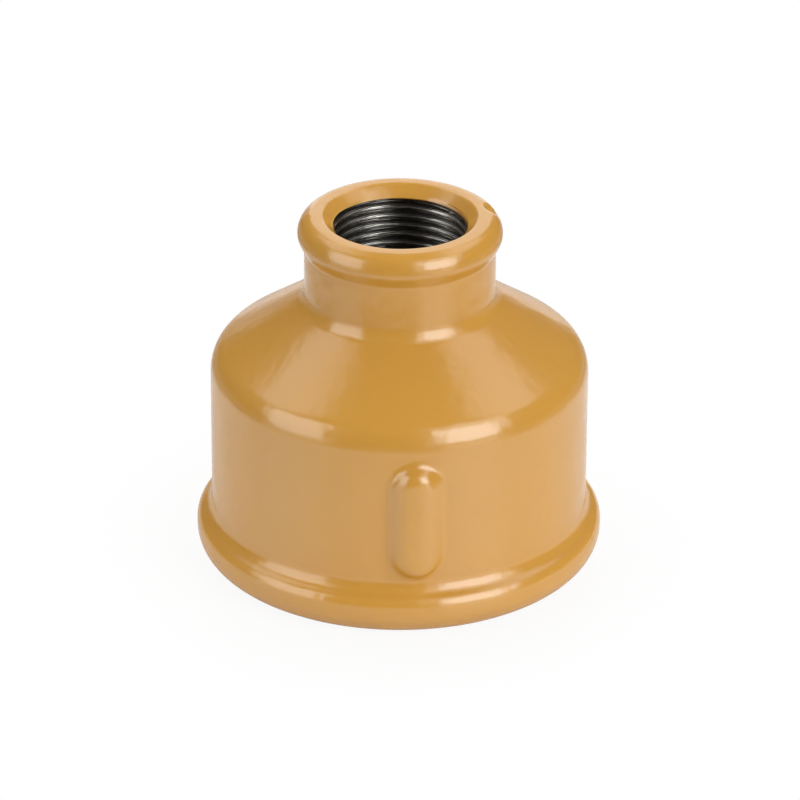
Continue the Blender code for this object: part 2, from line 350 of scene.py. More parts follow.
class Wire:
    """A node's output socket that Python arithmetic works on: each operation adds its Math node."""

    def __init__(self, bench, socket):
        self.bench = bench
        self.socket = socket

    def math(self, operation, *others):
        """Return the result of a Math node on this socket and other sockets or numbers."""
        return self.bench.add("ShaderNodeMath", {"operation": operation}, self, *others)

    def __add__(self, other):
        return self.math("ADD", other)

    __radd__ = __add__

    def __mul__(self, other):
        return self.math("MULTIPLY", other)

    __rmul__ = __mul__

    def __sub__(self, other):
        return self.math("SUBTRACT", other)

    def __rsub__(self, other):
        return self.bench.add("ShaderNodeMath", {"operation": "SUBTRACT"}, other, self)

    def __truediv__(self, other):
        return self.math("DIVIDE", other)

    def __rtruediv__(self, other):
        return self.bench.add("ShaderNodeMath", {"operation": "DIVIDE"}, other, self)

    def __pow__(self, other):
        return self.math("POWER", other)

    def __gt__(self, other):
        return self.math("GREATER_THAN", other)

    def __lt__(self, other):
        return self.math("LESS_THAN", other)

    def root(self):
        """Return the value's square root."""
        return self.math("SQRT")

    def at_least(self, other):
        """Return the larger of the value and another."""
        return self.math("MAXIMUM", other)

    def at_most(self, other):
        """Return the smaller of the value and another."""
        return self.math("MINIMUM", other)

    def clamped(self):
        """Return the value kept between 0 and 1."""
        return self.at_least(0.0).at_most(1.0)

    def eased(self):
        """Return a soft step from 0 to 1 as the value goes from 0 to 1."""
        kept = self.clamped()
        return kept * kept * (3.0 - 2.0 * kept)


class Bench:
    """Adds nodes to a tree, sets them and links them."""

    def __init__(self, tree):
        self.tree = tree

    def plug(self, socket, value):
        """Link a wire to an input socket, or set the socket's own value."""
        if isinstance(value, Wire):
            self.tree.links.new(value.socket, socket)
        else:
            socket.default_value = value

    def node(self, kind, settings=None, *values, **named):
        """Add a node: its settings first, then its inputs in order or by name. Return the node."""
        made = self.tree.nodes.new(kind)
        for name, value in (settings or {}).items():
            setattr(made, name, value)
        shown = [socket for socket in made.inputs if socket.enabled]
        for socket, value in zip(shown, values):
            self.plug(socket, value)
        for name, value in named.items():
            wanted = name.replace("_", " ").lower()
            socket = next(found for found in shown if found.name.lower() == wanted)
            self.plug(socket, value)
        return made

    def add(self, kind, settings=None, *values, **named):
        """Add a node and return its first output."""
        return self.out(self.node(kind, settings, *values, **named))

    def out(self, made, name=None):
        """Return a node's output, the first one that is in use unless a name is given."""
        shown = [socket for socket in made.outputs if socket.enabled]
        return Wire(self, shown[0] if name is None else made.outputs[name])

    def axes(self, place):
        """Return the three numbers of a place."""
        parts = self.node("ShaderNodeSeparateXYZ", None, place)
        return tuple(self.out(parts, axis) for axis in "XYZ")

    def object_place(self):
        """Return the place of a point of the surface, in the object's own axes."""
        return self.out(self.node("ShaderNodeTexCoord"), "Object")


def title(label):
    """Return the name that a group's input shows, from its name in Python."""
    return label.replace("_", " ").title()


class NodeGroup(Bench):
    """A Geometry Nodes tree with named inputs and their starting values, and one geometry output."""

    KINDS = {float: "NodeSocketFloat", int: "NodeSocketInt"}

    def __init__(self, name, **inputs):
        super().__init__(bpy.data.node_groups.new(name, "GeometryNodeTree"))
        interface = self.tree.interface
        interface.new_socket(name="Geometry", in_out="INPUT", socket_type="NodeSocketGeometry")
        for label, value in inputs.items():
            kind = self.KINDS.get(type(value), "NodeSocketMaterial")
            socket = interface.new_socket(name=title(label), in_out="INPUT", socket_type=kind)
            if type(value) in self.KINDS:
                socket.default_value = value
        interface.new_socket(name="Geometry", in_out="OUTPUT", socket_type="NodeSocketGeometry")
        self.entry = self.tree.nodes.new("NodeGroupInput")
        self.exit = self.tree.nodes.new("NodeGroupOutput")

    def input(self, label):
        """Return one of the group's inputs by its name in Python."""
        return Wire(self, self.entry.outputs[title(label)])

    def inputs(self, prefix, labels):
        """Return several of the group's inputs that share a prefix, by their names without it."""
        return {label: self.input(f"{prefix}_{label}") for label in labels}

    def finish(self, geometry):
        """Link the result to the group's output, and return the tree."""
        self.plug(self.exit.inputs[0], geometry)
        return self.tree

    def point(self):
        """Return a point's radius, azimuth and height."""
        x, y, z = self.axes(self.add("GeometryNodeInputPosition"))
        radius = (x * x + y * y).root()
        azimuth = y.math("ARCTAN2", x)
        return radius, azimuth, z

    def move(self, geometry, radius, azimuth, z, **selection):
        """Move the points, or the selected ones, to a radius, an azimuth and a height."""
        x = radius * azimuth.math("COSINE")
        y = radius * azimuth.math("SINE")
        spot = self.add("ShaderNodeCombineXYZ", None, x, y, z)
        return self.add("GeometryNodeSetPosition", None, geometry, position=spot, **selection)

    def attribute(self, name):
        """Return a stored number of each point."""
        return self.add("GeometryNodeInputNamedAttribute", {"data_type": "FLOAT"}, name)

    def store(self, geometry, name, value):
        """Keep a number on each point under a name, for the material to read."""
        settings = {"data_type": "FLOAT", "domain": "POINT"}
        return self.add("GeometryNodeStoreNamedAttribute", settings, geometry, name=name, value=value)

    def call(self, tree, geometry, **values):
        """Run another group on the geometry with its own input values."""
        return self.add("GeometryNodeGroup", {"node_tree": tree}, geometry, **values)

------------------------

:: Exercise ::
Restate the first line and every line after it, word for word, stopping once the line with "self.socket = socket" is done.

:: Written answer ::
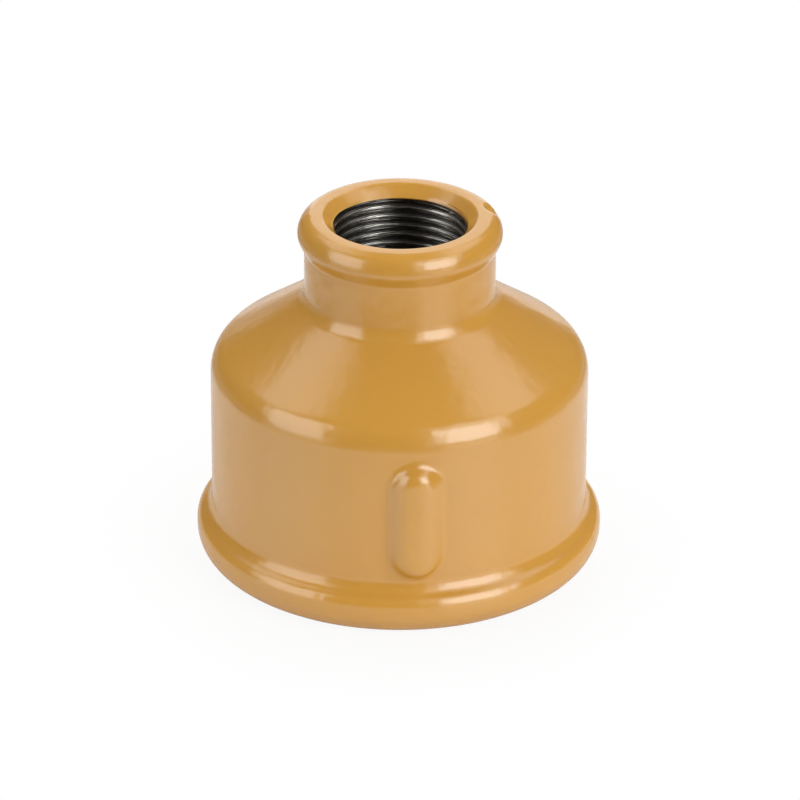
Continue the Blender code for this object: part 2, from line 350 of scene.py. More parts follow.
class Wire:
    """A node's output socket that Python arithmetic works on: each operation adds its Math node."""

    def __init__(self, bench, socket):
        self.bench = bench
        self.socket = socket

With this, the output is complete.